The most common error is ReadabilityError::ReadabilityCheckFailed, which occurs when the algorithm cannot extract sufficient readable content:

use readability_js::{Readability, ReadabilityError, ReadabilityOptions};

let reader = Readability::new()?;
match reader.parse(&html) {
    Ok(article) => println!("Extracted: {}", article.title),
    Err(ReadabilityError::ReadabilityCheckFailed) => {
        // Try with lower threshold
        let options = ReadabilityOptions::new().char_threshold(100);
        let article = reader.parse_with_options(&html, None, Some(options))?;
        println!("Extracted with relaxed settings: {}", article.title);
    }
    Err(e) => return Err(e),
}

§CLI Usage

The CLI tool extracts content and converts it to clean Markdown:

# Install the CLI tool
cargo install readability-js-cli

# Process local files
readable article.html > article.md

# Fetch and process URLs
readable https://example.com/news > news.md

# Process from stdin (great for pipelines)
curl -s https://site.com/article | readable > clean.md

# View directly in terminal
readable https://news.site/story | less

The CLI automatically:

Detects whether input is a file path or URL
Fetches web content with proper headers
Converts the clean HTML to Markdown
Handles errors gracefully

§Troubleshooting

§“Content failed readability check”

This happens when the page doesn’t contain enough readable content or the algorithm can’t distinguish content from navigation.
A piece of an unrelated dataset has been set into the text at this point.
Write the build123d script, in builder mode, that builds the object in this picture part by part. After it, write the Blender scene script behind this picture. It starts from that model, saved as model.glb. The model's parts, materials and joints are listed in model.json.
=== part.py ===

Try:

use readability_js::{Readability, ReadabilityOptions};

let options = ReadabilityOptions::new()
    .char_threshold(100)         // Lower threshold (default: ~140)
    .nb_top_candidates(10)       // Consider more candidates
    .link_density_modifier(2.0); // More permissive with links

let reader = Readability::new()?;
let article = reader.parse_with_options(&html, None, Some(options))?;

§Poor extraction quality

If the extracted content is incomplete or includes unwanted elements:

use readability_js::{Readability, ReadabilityOptions};

// Better link resolution and metadata extraction
let reader = Readability::new()?;
let article = reader.parse_with_url(&html, "https://example.com/article")?;

// Or preserve important CSS classes
let options = ReadabilityOptions::new()
    .keep_classes(true)
    .classes_to_preserve(vec!["highlight".into(), "code".into(), "caption".into()]);
let article = reader.parse_with_options(&html, None, Some(options))?;

§Memory or performance issues

For very large documents or resource-constrained environments:

use readability_js::{Readability, ReadabilityOptions};

let options = ReadabilityOptions::new()
    .max_elems_to_parse(1000)   // Limit processing
    .nb_top_candidates(3);      // Fewer candidates = faster

let reader = Readability::new()?;
let article = reader.parse_with_options(&html, None, Some(options))?;

Structs§

Article: Parsed article content and metadata extracted by Readability.
Readability: The main readability parser that extracts clean content from HTML.
ReadabilityOptions: Configuration options for content extraction.

Enums§

Direction
ReadabilityError: Errors that can occur during content extraction.